Protest leaders have announced that February 11 will be the next occasion for the people to display their discontent. But the regime, too, has made known its intent to mobilize supporters, hoping to bolster its legitimacy.

The momentum of confrontation has been growing. Security officials have issued increasingly draconian threats against any protests. They hanged two men—alleged to be monarchists—and pronounced death sentences on nine others without revealing their names. Thus, the families of the 4,000 or so imprisoned protesters are left to wonder whether their children have been marked for execution. And some hard-line clerics have issued calls for many more executions. There is a bloody precedent for this: In the 1980s, apparently on orders of that pious man, Ayatollah Khomeini, authorities dispatched several thousand prisoners, mostly adherents of the “People’s Mujahideen of Iran,” who had not previously received death sentences.

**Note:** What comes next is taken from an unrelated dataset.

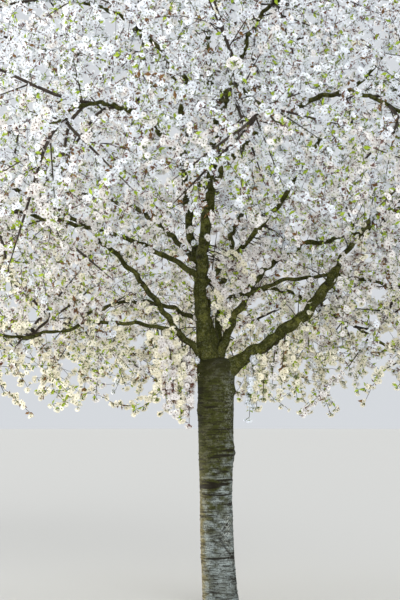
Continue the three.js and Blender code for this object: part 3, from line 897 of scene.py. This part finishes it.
# Spurs: short shoots on the limbs themselves
SPUR_GAP = 70
SPUR_LENGTH = (40, 130)
SPUR_THICK = (7, 3.5)
SPUR_BARE = 0.6
SPUR_FIRST = 0.2
SPUR_FORWARD = 0.4

# Twigs of the masses as tubes
TWIG_RINGS = 12
TWIG_SIDES = 6
TWIG_BARE = 0.35
TWIG_TAPER_SHARES = (0, 0.5, 0.75, 1)
TWIG_TAPER = (28, 20, 13, 5)
SIDE_SPRAY_SIDES = 4
FINE_SIDES = 3

# Blossom: clusters stand round each twig, and flowers on stalks round each cluster's bud
CLUSTER_START = 0.12
FINE_BARE = (0.05, 0.42)
CLUSTER_JITTER = 0.35
CLUSTER_SIZES = (1.3, 3.0)
CLOUD_FLOWERS = 2.2
LOW_FLOWERS = 1.3
LOW_HEIGHTS = (1400, 2500)
OPEN_FLOWERS = 2.5
CLUMP_FLOWERS = 4
CLOUD_LENGTHS = (640, 800, 980, 1200)
CLOUD_SEED = 147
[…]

The Green Movement has not backed down, relying on low-intensity tactics to demonstrate its unflagging spirit. For example, every Iranian, whichever side he or she is on, now cannot help but have a wallet full of anti-regime graffiti. How so? Because the movement’s slogans have been scrawled on most of the nation’s currency. In December, the regime tried to stifle this by announcing that all defaced bills would become worthless and demanded they be exchanged for unblemished notes. But the authorities did not have time to produce enough new currency to replace all that bore opposition messages. Enforcing its decree would have meant wiping out the cash of millions, creating new dissidents and inviting new protests. So, humiliatingly, the authorities backed down.

Shirin Ebadi, the Nobel Prize winner who has always been a moderate and cautious dissenter, has just added her voice to those calling on the people to defy the threats and take to the streets on Thursday.  Radio Free Europe/Radio Liberty, whose Radio Farda has numerous sources inside Iran, reported outbreaks of strikes this week in several industries. And public opinion polls conducted on behalf of the Green Movement (through a methodology that aims for rigor despite the constrained circumstances created by political repression) registered an increasingly radical opposition to the regime on the part of a growing majority of Iranians.

If on Thursday few protesters appear or make their sentiments known, then we will know that repression is working, at least for now, and the people have been cowed. But if large numbers turn out for the Green—rivaling or exceeding the numbers the authorities can produce, despite the fact that the former group face dire consequence while the latter are offered emoluments and transportation—then the movement’s momentum will continue to mount, and the deadly fissures that have been apparent within the regime will widen, perhaps fatally. If confrontations on Thursday claim even more lives, then this process is likely to be accelerated, with increasing numbers of clerics swinging against the authorities. By Friday morning we will have a clearer idea how much time is left for this sad, bizarre chapter in human history called the Islamic Republic.